◆ GIVEN INSTRUCTION:
Copy the first line of the material below and every later line through the line containing "SLANT = 0.65 / 13.9", without any other output.

───── DATA SECTION ─────

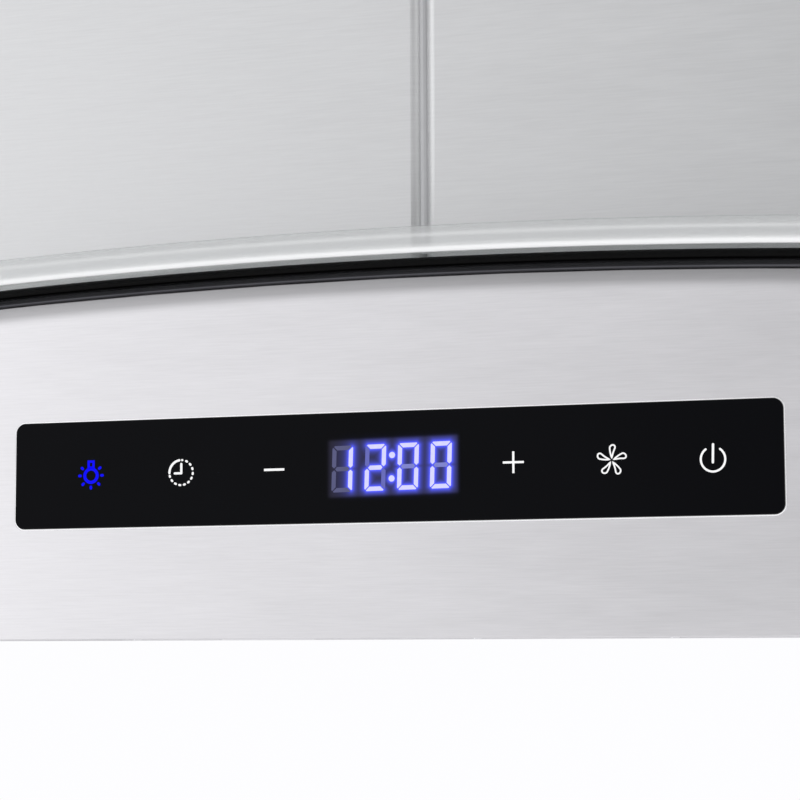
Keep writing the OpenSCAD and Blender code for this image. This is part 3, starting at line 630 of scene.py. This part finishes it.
plate("lamp_sign", bulb_shapes(), -94.62, -0.2, M["blue_icon"])
plate("timer_sign", clock_shapes(), -64.68, -0.02, M["white_icon"])
plate("minus_sign", [polygon([(-3.25, -0.36), (3.25, -0.36), (3.25, 0.36), (-3.25, 0.36)])], -34.45, 0.08, M["white_icon"])
plate("plus_sign", [polygon([(-3.2, -0.32), (-0.32, -0.32), (-0.32, 0.32), (-3.2, 0.32)]), polygon([(0.32, -0.32), (3.2, -0.32), (3.2, 0.32), (0.32, 0.32)]),
                    polygon([(-0.32, -3.2), (0.32, -3.2), (0.32, 3.2), (-0.32, 3.2)])], 40.24, 0.32, M["white_icon"])
plate("fan_sign", [petal(a) for a in (84, 158, 233, 299, 17)], 69.75, 0.12, M["white_icon"])
plate("power_sign", [strip(arc(3.55, 126, 414, 44), 0.6), strip([(0.08, 4.25), (-0.06, -0.9)], 0.68)], 99.46, -0.38, M["white_icon"])

# ------------------------------------------------------------------ the clock display

DIGIT_H, DIGIT_W, SEG = 13.9, 6.5, 1.3
DIGIT_X = [-15.9, -5.5, 4.7, 14.9]
DIGIT_TOP = 6.9
SLANT = 0.65 / 13.9


def segments():
    """The seven cut-cornered bars of one digit, as polygons from its top-left corner."""
    h, w, t, g, c = DIGIT_H, DIGIT_W, SEG, 0.24, 0.5
    m = -h / 2
    out = {}
    out["a"] = [(c + g, 0), (w - c - g, 0), (w - c / 2 - g, -c / 2), (w - t - g, -t), (t + g, -t), (c / 2 + g, -c / 2)]
    out["d"] = [(t + g, -h + t), (w - t - g, -h + t), (w - c / 2 - g, -h + c / 2), (w - c - g, -h), (c + g, -h), (c / 2 + g, -h + c / 2)]
    out["g"] = [(t + g, m + t / 2), (w - t - g, m + t / 2), (w - t / 2 - g * 1.5, m), (w - t - g, m - t / 2), (t + g, m - t / 2), (t / 2 + g * 1.5, m)]
    out["f"] = [(0, -c - g), (c / 2, -c / 2 - g), (t, -t - g), (t, m + t / 2 + g), (t / 2, m + g * 1.2), (0, m + t / 2 + g)]
    out["e"] = [(c / 2, -h + c / 2 + g), (0, -h + c + g), (0, m - t / 2 - g), (t / 2, m - g * 1.2), (t, m - t / 2 - g), (t, -h + t + g)]
    out["b"] = [(w - x, y) for x, y in reversed(out["f"])]
    out["c"] = [(w - x, y) for x, y in reversed(out["e"])]
    return out


def set_in(points):
    """The display sits in the panel a touch askew."""
    return [(0.24 + x - 0.0155 * y, y + 0.0155 * (x - 3.0)) for x, y in points]


def slanted(points, x0):
    return set_in([(x0 + x + y * SLANT, DIGIT_TOP + y) for x, y in points])


ON = ["bc", "abged", "abcdef", "abcdef"]
lit_polys, unlit_polys = [], {"": [], "_near": [], "_mid": []}
for x0, on in zip(DIGIT_X, ON):
    for key, poly in segments().items():
        near = "" if x0 < -10 else "_near" if x0 < 0 else "_mid"
        (lit_polys if key in on else unlit_polys[near]).append(slanted(poly, x0))
colon = [set_in(arc(0.93, 0, 360, 24, 2.75, 3.5)[:-1]), set_in(arc(0.93, 0, 360, 24, 2.45, -3.5)[:-1])]
plate("digits_lit", [polygon(p) for p in lit_polys + colon], 0, 0, M["lit"], lift=0.09, thick=0.05)
for near, polys in unlit_polys.items():
    plate("digits_unlit" + near, [polygon(p) for p in polys], 0, 0, M["unlit" + near], lift=0.085, thick=0.04)


def display_window():
    """The smoked window: a fine sheet whose own colour attribute holds the light that spreads round the lit bars."""
    x0, x1, z0, z1 = -18.4, 24.4, -10.4, 11.0
    nx, nz = 260, 130
    u = np.linspace(x0, x1, nx)
    v = np.linspace(z0, z1, nz)
    U, V = np.meshgrid(u, v)
    d = np.full(U.shape, 1e9)
    for poly in lit_polys + colon:
        p = np.array(poly)
        inside = np.zeros(U.shape, bool)
        best = np.full(U.shape, 1e9)
        for i in range(len(p)):
            a, b = p[i], p[(i + 1) % len(p)]
            ab = b - a
            t = np.clip(((U - a[0]) * ab[0] + (V - a[1]) * ab[1]) / (ab @ ab + 1e-12), 0, 1)
            best = np.minimum(best, np.hypot(U - a[0] - t * ab[0], V - a[1] - t * ab[1]))
            cond = ((a[1] > V) != (b[1] > V)) & (U < (b[0] - a[0]) * (V - a[1]) / (b[1] - a[1] + 1e-12) + a[0])
            inside ^= cond
        best[inside] = 0
        d = np.minimum(d, best)
    near = np.exp(-(d / 0.62) ** 1.25)
    wide = np.exp(-(d / 2.2) ** 1.25)
    # the window's own faint light, fading to the black glass at its rim
    tilt = V - 0.0155 * (U - 3.0)
    edge_u = 1 / (1 + np.exp(-(U + 16.9) / 0.34)) * 1 / (1 + np.exp((U - 23.3) / 0.34))
    edge_v = 1 / (1 + np.exp(-(tilt + 8.45) / 0.2)) * 1 / (1 + np.exp((tilt - 8.6) / 0.2))
    win = edge_u * edge_v
    rgb = (near[..., None] * np.array([0.055, 0.075, 0.95]) + wide[..., None] * np.array([0.03, 0.037, 0.22])) * (0.04 + 0.96 * win[..., None])
    rgb += win[..., None] * np.array([0.021, 0.019, 0.033])
    rim = np.clip(np.minimum(np.minimum(U - x0, x1 - U) / 1.2, np.minimum(V - z0, z1 - V) / 1.2), 0, 1)
    rgb *= rim[..., None]
    verts = [panel_point(a, b, 0.03) for b in v for a in u]
    faces = [(j * nx + i, j * nx + i + 1, (j + 1) * nx + i + 1, (j + 1) * nx + i) for j in range(nz - 1) for i in range(nx - 1)]
    back = len(verts)
    verts += [panel_point(a, b, -0.01) for a, b in ((x0, z0), (x1, z0), (x1, z1), (x0, z1))]
    bl, br, tr, tl = 0, nx - 1, nx * nz - 1, nx * (nz - 1)
    faces += [(back + 3, back + 2, back + 1, back)]
    faces += [tuple(range(bl, br + 1))[::-1] + (back, back + 1), tuple(range(tl, tr + 1)) + (back + 2, back + 3),
              tuple(range(bl, tl + 1, nx)) + (back + 3, back), tuple(range(br, tr + 1, nx))[::-1] + (back + 1, back + 2)]
    me = bpy.data.meshes.new("display_window")
    me.from_pydata(verts, [], faces)
    me.update()
    at = me.color_attributes.new("spread_light", "FLOAT_COLOR", "POINT")
    data = np.zeros((len(verts), 4), np.float32)
    data[:nx * nz, :3] = rgb.reshape(-1, 3)
    data[:, 3] = 1
    at.data.foreach_set("color", data.ravel())
    bm = bmesh.new()
    bm.from_mesh(me)
    bmesh.ops.recalc_face_normals(bm, faces=bm.faces)
    bm.to_mesh(me)
    bm.free()
    m = Mat("display_smoke").set(spec=0.07, rough=0.07, strength=1.0)
    slow = m.noise((14, 14, 14), detail=2.0)
    m.to(m.ramp(slow, (0.3, (0.0012, 0.0013, 0.0024)), (0.7, (0.0016, 0.0018, 0.0031))), "Base Color")
    a = m.n("ShaderNodeVertexColor", layer_name="spread_light")
    m.to(a.outputs["Color"], "Emission Color")
    me.materials.append(m.m)
    ob = bpy.data.objects.new("display_window", me)
    bpy.context.scene.collection.objects.link(ob)
    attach(ob, "hood")


display_window()


def panel_rim():
    """The fine turned-up lip of the opening round the touch glass."""
    prof = [(0.03, -0.6), (0.27, -0.6), (0.27, -0.02), (0.5, -0.02), (0.49, 0.14), (0.42, 0.3), (0.32, 0.4), (0.2, 0.43), (0.09, 0.4), (0.03, 0.3)]
    w, h = touch_hi.x - touch_lo.x, touch_hi.z - touch_lo.z
    verts, rings = [], []
    for o, proud in prof:
        loop = rounded_loop(w, h, 0.003, -o * MM, step=0.01, nc=10)
        rings.append(len(verts))
        verts += [(x, body_lo.y - proud * MM, PANEL_Z + z) for x, z in loop]
    n = len(verts) // len(prof)
    faces = []
    for a in range(len(prof)):
        b = (a + 1) % len(prof)
        faces += [(rings[a] + i, rings[a] + (i + 1) % n, rings[b] + (i + 1) % n, rings[b] + i) for i in range(n)]
    return make("panel_rim", verts, faces, M["rim"], smooth=True)


panel_rim()


def seam_bead(name, node, body, z0, z1):
    """A pressed joint bead down the crease between the two halves of a cover, front and back."""
    lo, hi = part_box(node)
    front, x0 = lo.y, -0.0075
    verts, faces = [], []
    for side in (1, -1):
        cut = [(-1.3, 1.42), (-0.8, 1.24), (0.0, 1.17), (0.8, 1.24), (1.3, 1.42), (0.85, 2.0), (-0.85, 2.0)]
        zs = [z0 + (z1 - z0) * k / 24 for k in range(25)]
        base = len(verts)
        for z in zs:
            verts += [(x0 + u * MM, side * (front + d * MM), z) for u, d in cut]
        n = len(cut)
        for k in range(24):
            for i in range(n):
                j = (i + 1) % n
                faces.append((base + k * n + i, base + k * n + j, base + (k + 1) * n + j, base + (k + 1) * n + i))
        faces += [tuple(base + i for i in range(n)), tuple(base + 24 * n + i for i in reversed(range(n)))]
    return make(name, verts, faces, M["bead_grey"], body=body)


seam_bead("seam_bead_lower", "lower_cover_right", "lower_chimney", -0.8 + 0.127, cover_hi.z - 0.002)
seam_bead("seam_bead_upper", "upper_cover_right", "hood", -0.8 + 0.4325, -0.004)

# ------------------------------------------------------------------ springs move with their filters

for side in ("left", "right"):
    src = nodes[f"latch_spring_{side}"]
    me = src.data.copy()
    ob = bpy.data.objects.new(f"spring_wire_{side}", me)
    bpy.context.scene.collection.objects.link(ob)
    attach(ob, f"filter_{side}")
    me.shade_smooth()
    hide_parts(f"latch_spring_{side}")
    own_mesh(ob)

# ------------------------------------------------------------------ studio

def floor_material():
    m = Mat("studio_floor").set(rough=0.9, spec=0.1, emit=(1, 1, 1), strength=0.22)
    n = m.noise((3, 3, 3), detail=2.0)
    m.to(m.ramp(n, (0.3, (0.86, 0.86, 0.865)), (0.7, (0.875, 0.875, 0.88))), "Base Color")
    geo = m.n("ShaderNodeNewGeometry")
    mix = m.n("ShaderNodeMixShader")
    clear = m.n("ShaderNodeBsdfTransparent")
    m.link(geo.outputs["Backfacing"], mix.inputs["Fac"])
    m.link(m.b.outputs[0], mix.inputs[1])
    m.link(clear.outputs[0], mix.inputs[2])
    m.link(mix.outputs[0], m.out.inputs["Surface"])
    return m.m


fm = bpy.data.meshes.new("studio_floor")
fm.from_pydata([(-9, -9, -2.4), (9, -9, -2.4), (9, 9, -2.4), (-9, 9, -2.4)], [], [(0, 1, 2, 3)])
fm.materials.append(floor_material())
floor = bpy.data.objects.new("studio_floor", fm)
bpy.context.scene.collection.objects.link(floor)

world = bpy.data.worlds.new("studio")
world.use_nodes = True
bg = world.node_tree.nodes["Background"]
bg.inputs["Color"].default_value = (0.985, 0.985, 1.0, 1)
wt = world.node_tree
seen = wt.nodes.new("ShaderNodeLightPath")
ways = wt.nodes.new("ShaderNodeTexCoord")
axes = wt.nodes.new("ShaderNodeSeparateXYZ")
wt.links.new(ways.outputs["Generated"], axes.inputs[0])
half = wt.nodes.new("ShaderNodeMapRange")
half.inputs["From Min"].default_value = -1.0
half.inputs["From Max"].default_value = 1.0
wt.links.new(axes.outputs["X"], half.inputs["Value"])
side = wt.nodes.new("ShaderNodeValToRGB")  # the room is brighter on the viewer's left
stops = side.color_ramp.elements
while len(stops) < 6:
    stops.new(0.5)
for stop, (where, v) in zip(stops, ((0.0, 0.60), (0.12, 0.74), (0.23, 1.14), (0.38, 0.86), (0.47, 0.50), (1.0, 0.42))):
    stop.position, stop.color = where, (v, v, v, 1)
wt.links.new(half.outputs[0], side.inputs[0])
level = wt.nodes.new("ShaderNodeMix")
level.inputs[3].default_value = 1.0
either = wt.nodes.new("ShaderNodeMath")
either.operation = "MAXIMUM"
wt.links.new(seen.outputs["Is Camera Ray"], either.inputs[0])
wt.links.new(seen.outputs["Is Transmission Ray"], either.inputs[1])
wt.links.new(either.outputs[0], level.inputs[0])
wt.links.new(side.outputs[0], level.inputs[2])
wt.links.new(level.outputs[0], bg.inputs["Strength"])
bpy.context.scene.world = world


def softbox(name, loc, target, size, power, color=(1, 1, 1), size_y=None):
    d = bpy.data.lights.new(name, "AREA")
    d.energy = power
    d.color = color
    d.shape = "RECTANGLE"
    d.size = size
    d.size_y = size_y or size
    ob = bpy.data.objects.new(name, d)
    ob.location = loc
    ob.rotation_mode = "QUATERNION"
    ob.rotation_quaternion = (Vector(target) - Vector(loc)).to_track_quat("-Z", "Y")
    ob.visible_camera = False
    ob.visible_transmission = False
    bpy.context.scene.collection.objects.link(ob)
    return ob


softbox("key", (-2.8, -2.8, -0.9), (0, -0.2, -0.7), 2.2, 8)
softbox("fill", (2.8, -2.6, 0.0), (0, -0.2, -0.7), 2.0, 6)
softbox("top", (0.0, 0.4, 2.6), (0, 0, -0.5), 3.0, 16)
softbox("rim", (1.8, 3.2, 0.6), (0, 0, -0.5), 2.0, 7)

# ------------------------------------------------------------------ camera

cam_data = bpy.data.cameras.new("camera")
cam_data.sensor_fit = "HORIZONTAL"
cam_data.sensor_width = 36
cam_data.lens = 104.285
cam_data.clip_start, cam_data.clip_end = 0.01, 60
cam = bpy.data.objects.new("camera", cam_data)
cam.location = (0.21081, -0.89730, PANEL_Z - 0.05176)
yaw, pitch, roll = math.radians(17.306), math.radians(5.939), math.radians(-0.246)
fw = Vector((-math.sin(yaw) * math.cos(pitch), math.cos(yaw) * math.cos(pitch), math.sin(pitch)))
right = Vector((math.cos(yaw), math.sin(yaw), 0))
up = right.cross(fw)
r2 = right * math.cos(roll) + up * math.sin(roll)
u2 = up * math.cos(roll) - right * math.sin(roll)
cam.rotation_mode = "QUATERNION"
cam.rotation_quaternion = Matrix((r2, u2, -fw)).transposed().to_quaternion()
bpy.context.scene.collection.objects.link(cam)
bpy.context.scene.camera = cam
vs = bpy.context.scene.view_settings
vs.view_transform = "Standard"
vs.look = "None"
vs.exposure = 0.0
vs.gamma = 1.0

bpy.context.view_layer.update()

─────

◆ SOLUTION TO THE PROBLEM:
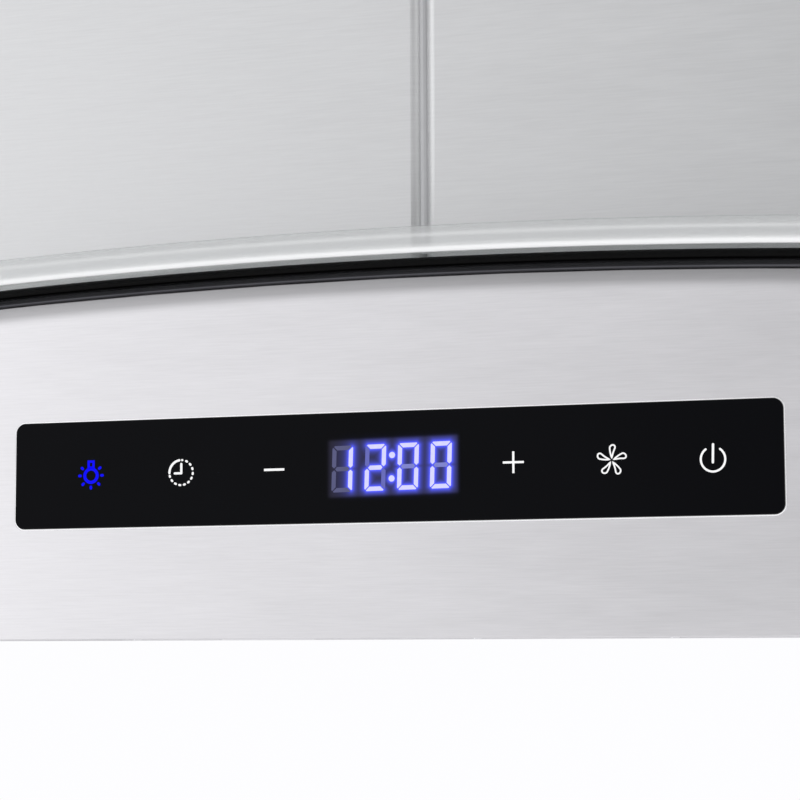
Keep writing the OpenSCAD and Blender code for this image. This is part 3, starting at line 630 of scene.py. This part finishes it.
plate("lamp_sign", bulb_shapes(), -94.62, -0.2, M["blue_icon"])
plate("timer_sign", clock_shapes(), -64.68, -0.02, M["white_icon"])
plate("minus_sign", [polygon([(-3.25, -0.36), (3.25, -0.36), (3.25, 0.36), (-3.25, 0.36)])], -34.45, 0.08, M["white_icon"])
plate("plus_sign", [polygon([(-3.2, -0.32), (-0.32, -0.32), (-0.32, 0.32), (-3.2, 0.32)]), polygon([(0.32, -0.32), (3.2, -0.32), (3.2, 0.32), (0.32, 0.32)]),
                    polygon([(-0.32, -3.2), (0.32, -3.2), (0.32, 3.2), (-0.32, 3.2)])], 40.24, 0.32, M["white_icon"])
plate("fan_sign", [petal(a) for a in (84, 158, 233, 299, 17)], 69.75, 0.12, M["white_icon"])
plate("power_sign", [strip(arc(3.55, 126, 414, 44), 0.6), strip([(0.08, 4.25), (-0.06, -0.9)], 0.68)], 99.46, -0.38, M["white_icon"])

# ------------------------------------------------------------------ the clock display

DIGIT_H, DIGIT_W, SEG = 13.9, 6.5, 1.3
DIGIT_X = [-15.9, -5.5, 4.7, 14.9]
DIGIT_TOP = 6.9
SLANT = 0.65 / 13.9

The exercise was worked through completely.